The Lilley family were well known butchers at Eastrington and Hull market throughout the twentieth century and intermarried with many existing village families.
Edwin Hairsine was both butcher and farmer in Eastrington in the 1870s before moving to Skelton. He and his wife Hannah kept the butcher's shop attached to the south end of the manor house, later run by the Holmes family.
George and Annie Lilley and two of their children, with their butcher's cart outside the Black Swan in Eastrington
There have been police officers stationed in Eastrington since early in the nineteenth century, generally staying only for a short time. In 1891, for example, PC David Alden, originally from Norfolk, was living at the 'police constabulary' somewhere on Vicar Lane with his wife and family. However, several Eastrington men joined the police force such as Joshua Fenton who lived for a time in Amethyst House with his family. His father owned a threshing machine and had a large family. Young Joshua was briefly a pupil teacher at the village school before joining the East Riding police in 1894. He left the force in 1906. Other local men in the force were Richard Parkin, whose father worked at the station and George Holt who joined aged 30 in 1891 and left in 1900. There were also families like the Longs who were posted to Eastrington and settled there after retirement.
PC John James Long
John Long was born in Goodmanham and joined the East Riding force in 1885, the same year he married his wife Lydia. He served all around the East Riding - Beverley, Wetwang, Filey, Flamborough - until coming to Eastrington in 1903. The family stayed in the village after his retirement in 1912. His wife Lydia often acted as the local midwife and for many years was the Eastrington correspondent for the Hull Times and caretaker at the village hall.

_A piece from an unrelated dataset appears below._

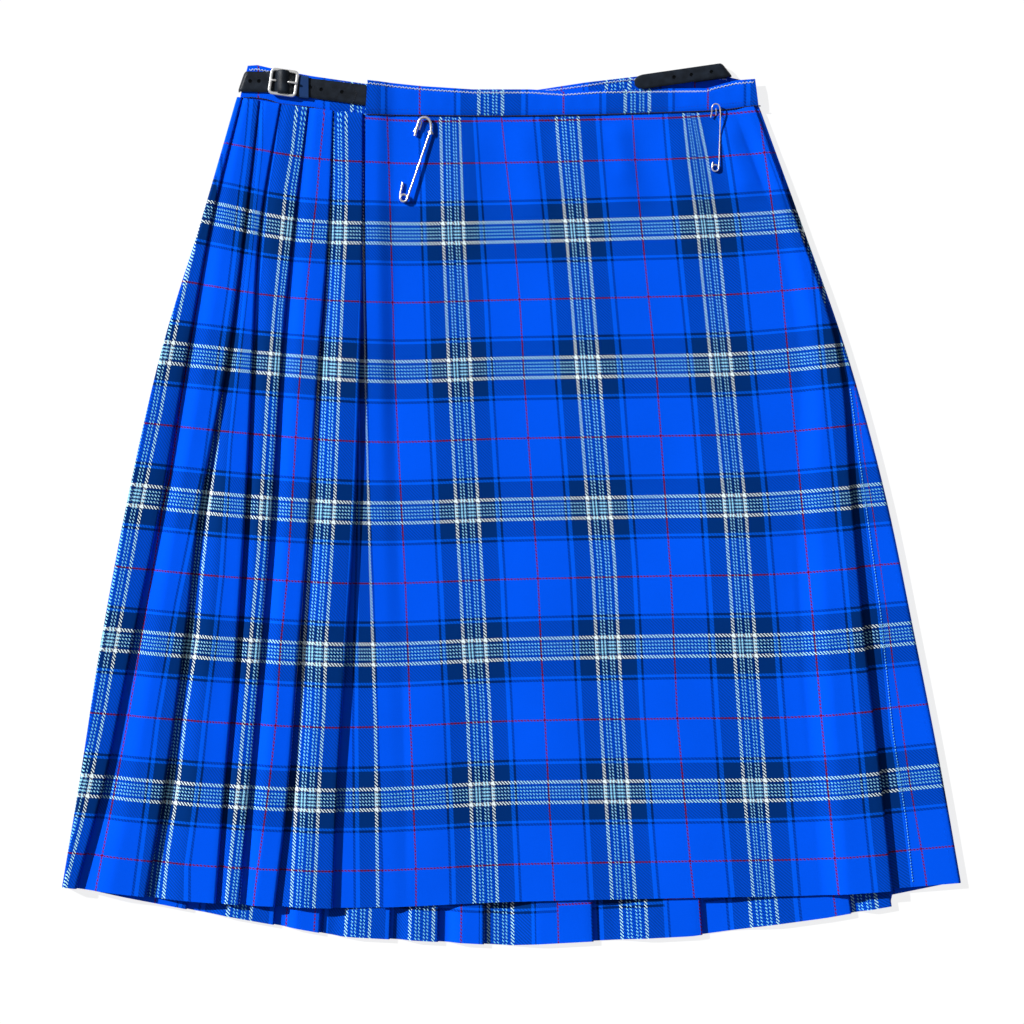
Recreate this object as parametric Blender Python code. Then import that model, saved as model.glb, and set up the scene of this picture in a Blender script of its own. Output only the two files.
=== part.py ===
"""A kilt skirt laid flat on the floor, front up.

The cloth is a tube of tartan that lies in layers: the pleated back on the floor, then the knife pleats of
the front left and the under apron, then the over apron. Every cloth piece is a wall that follows a folded
section. The section is worked out again at each drop below the waist seam, from the places of its fold
lines, and the sections are joined.

X runs across the kilt to the wearer's left, Y runs up to the waist and Z is up from the floor. Sizes are in
millimetres, and MM turns them into Blender's metres.
"""

import math

import bpy
import numpy as np

MM = 0.001

# The cloth and how it lies
WALL = 1.0  # thickness of the worsted cloth
GAP = 0.3  # air between two pieces that lie on each other
PRESSED_PITCH = WALL + GAP  # from one layer of a pleat to the next at the waist, where they are pressed
OPEN_PITCH = 2.0  # the same below the hips, where they are loose
OPEN_DROP = 170.0  # how far below the waist seam the pleats are fully open
FOLD_STEPS = 3  # flat facets round a fold
FOLD_DEPTH = 0.45  # share of a panel's width that is folded back under it
SMALLEST_DEPTH = 2.6  # of a fold that starts from nothing at the waist
SIDE_CORNER = 0.6  # chamfer where the cloth turns down a side
RAMP_MARGIN = 1.6  # flat cloth between a fold and the slope up to the next one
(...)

Several of their children - Claudine, Arthur, Charles, Herbert Gibson, George, Olive, Florence, Gwen, Mildred and Reginald - remained in the area although, sadly, 19-year-old Herbert was killed in the First World War. PC Long died in 1927. Charles Long built the house at the corner of Sandholme Road and Pinfold Street and lived there with his mother and sister Mildred (Millie) and her son Cyril.